しかし、描写はスーパーアンギュロンのほうが確実にシャープな写りである。特にエルマリート-M21ミリを開放付近で使うと、中心部は問題ないが周辺部は何となくシャープさに欠けモヤッとした描写になる。もちろん少し絞れば描写は格段に良くなり、周辺光量低下も少なく使いかっては格段に向上する。

そんなわけで、21ミリレンズは3本。
これで、「ライカレンズを全部買う」顛末は、
「その1」コンタックスG1がカバーしていない90ミリ以上の望遠をカバーしようと購入した「エルマリート135ミリF2.8」に始まり、135ミリ2本。
「その2」35ミリ数えきれず。
「その3」50ミリ数えきれず。
「その4」90ミリ6本。
「その5」28ミリ2本。
「その6」21ミリ3本。
純正ライカレンズの中の15ミリ(ホロゴン)、24ミリ、75ミリを除いて30本ほどを購入し、ほとんど満足して僕の興味はハッセルブラッドへと移っていた。
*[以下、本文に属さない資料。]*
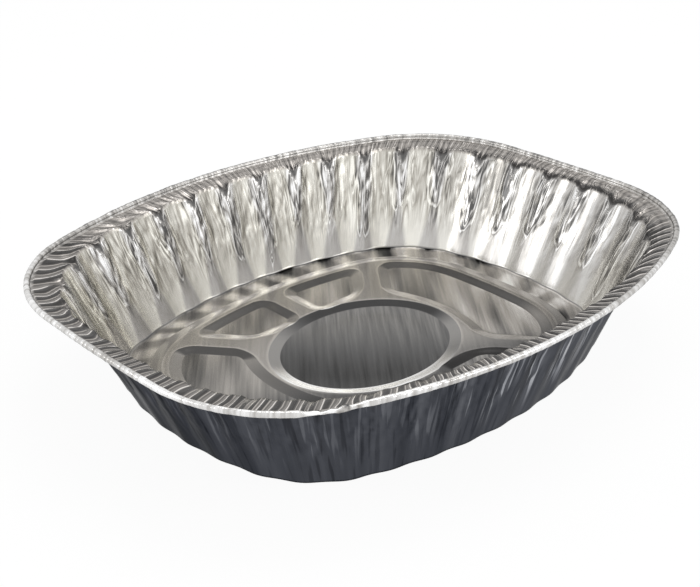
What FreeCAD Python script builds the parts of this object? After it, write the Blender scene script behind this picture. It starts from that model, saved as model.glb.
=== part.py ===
"""Oval foil roasting pan, pressed from one sheet of thin aluminium.

Frame: millimetres, +Z up, X along the length and Y across the width. The origin is at the centre of
the underside of the floor, which is the plane that the pan rests on.

The pan is one sheet: an embossed floor, a fluted wall that flares upwards, a flange that slopes up and
outwards from the top of the wall, and a rolled edge that stands above the flange.
"""

import FreeCAD, Part
import math
import os

from FreeCAD import Placement, Rotation, Vector

SIZES = {
    # overall size over the rolled edge, and the three radii of its outline
    "rim_length": 460.0,
    "rim_width": 367.5,
    "pan_height": 87.0,
    "rim_long_radius": 431.0,
    "rim_short_radius": 1262.0,
    "rim_corner_radius": 106.7,
    # the sheet, drawn thicker than real foil so that it stays a closed solid
    "sheet_gauge": 0.35,
    # rolled edge: outer radius of the roll, where the sheet enters it, and the slit left in it
    "roll_radius": 2.4,
    "roll_entry_angle": 30.0,
    "roll_slit_angle": 40.0,
    # flange: a level lip beside the roll, then a slope down to the top of the wall
    "lip_width": 2.5,
    "flange_end_width": 18.7,
    "flange_side_width": 17.3,
    "flange_drop": 2.0,
    # top of the wall: radii of its outline
    "top_long_radius": 412.0,
    "top_short_radius": 905.0,
    "top_corner_radius": 120.0,
    # wall: how far it runs inwards on its way down, and its flutes
    "wall_run_end": 34.8,
    "wall_run_side": 25.0,
    "flute_count": 36,
    "flute_depth_top": 5.0,
    "flute_depth_foot": 3.0,
    # foot of the wall: radii of its outline, and the rounded step down to the floor
    "foot_long_radius": 334.0,
    "foot_short_radius": 241.0,
    "foot_corner_radius": 79.0,
    "foot_rise": 2.6,
    "foot_step": 2.2,
    # raised web of the floor: flat moat around it, radii of its outline, height and slope
    "moat_end": 20.0,
    "moat_side": 17.8,
    "web_long_radius": 382.0,
    "web_short_radius": 513.0,
    "web_corner_radius": 84.0,
    "web_height": 1.8,
    "web_slope": 9.0,
    "border_width": 5.0,
    "spoke_width": 14.0,
    "spoke_angle": 50.5,
    "spoke_start": 16.8,
    # sunk medallion in the middle
    "medallion_length": 140.6,
    "medallion_width": 109.4,
    "medallion_slope": 6.5,
    # sunk panels between the spokes
    "medallion_to_small_panel": 13.3,
    "medallion_to_side_panel": 20.2,
    "side_panel_corner": 50.0,
    "panel_corner_radius": 6.0,
}


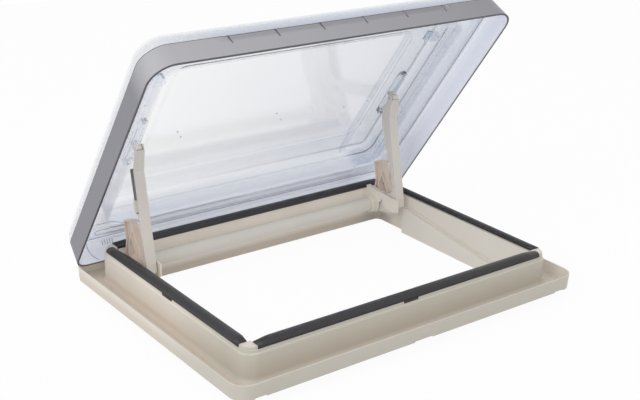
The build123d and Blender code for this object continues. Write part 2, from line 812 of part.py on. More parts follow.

現在はトリエルマーなどの多焦点レンズ、18ミリ、90ミリマクロなど更なる展開をしているライカレンズだが、その後は僕のライカレンズは増えることなくとどまっている。さらにはカールツァイス製Mマウントレンズ、コシナ製、フォクトレンダーブランドなどMレンズはとどまるところを知らない展開を続けて行く事だろう。

「ハッセルブラッドを全部買う」を書く機会が訪れるかわからないが、「ライカレンズを全部買う」シリーズはいったん終了。